Persecution was not limited to German-Americans. The Council of Defense for Denton County sent out questionnaire cards asking citizens to report others who had been disloyal “either [in] deed or word.” The process is eerily similar to Stalin’s purges in Russia and McCarthyism in the United States, excluding much of the underlying political motives of each period.
‘WAR IS OVER’
An ad for liberty bonds, circulated in this paper in 1917, had called on citizens to “Wake up!”
“We are at war,” it read, “and you are acting as though we were at peace. No power can stay a German victory but sacrifice — real sacrifice — on your part.”
The sentiment of sacrifice was a common one during the short period the country was involved. Food rationing, public paranoia and the death of loved ones had taken a toll on Denton County.

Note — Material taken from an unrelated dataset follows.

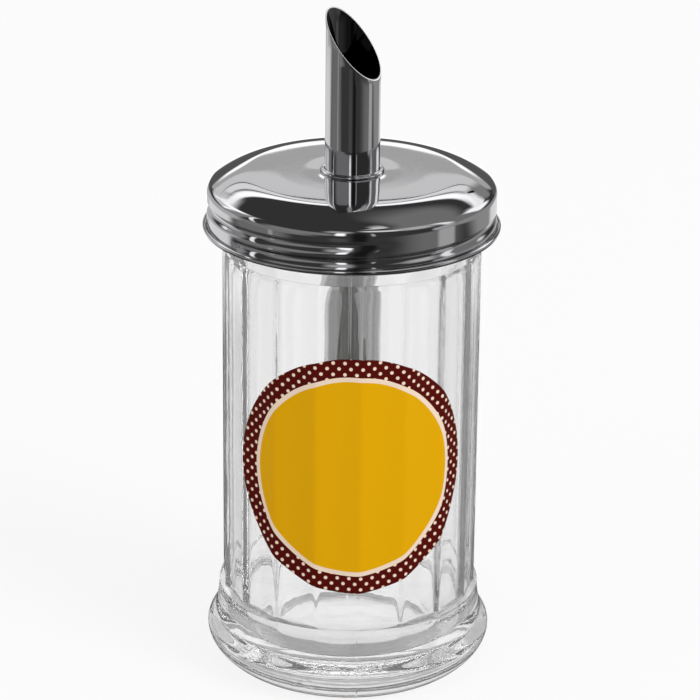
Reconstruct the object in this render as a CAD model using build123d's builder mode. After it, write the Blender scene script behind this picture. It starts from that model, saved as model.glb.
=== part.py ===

Nov. 11, 1918, brought the war to an early close, as the U.S. had only entered in April of the previous year. Regardless, the Record-Chronicle reported on Armistice Day that “the city went wild with celebrations.”
Mayor P.J. Beyette declared a holiday. Schools and businesses closed. Fireworks were shot from the Courthouse on the Square. The Kaiser was burned in effigy on the Square overnight.
It would take months for all American troops — known as Doughboys — to return by boat. On their arrival, a “Victory Picnic” was held on Aug. 2, 1919, at Lipscomb Park in Denton, according to Taylor in the recent Retrospect.
Once festivities had been cleared away, a struggle to regain normality remained. Soldiers suffered from trauma, the war economy had to be converted to peacetime, and the influx of troops led to massive unemployment.
Eventually, factories were retrofitted to feed the growing industrialized economy, and the Roaring ’20s were born. Open wounds left by the Great War remained, however, and American soldiers once again returned to Europe within 25 years to fight Germany, this time under the control of the Führer.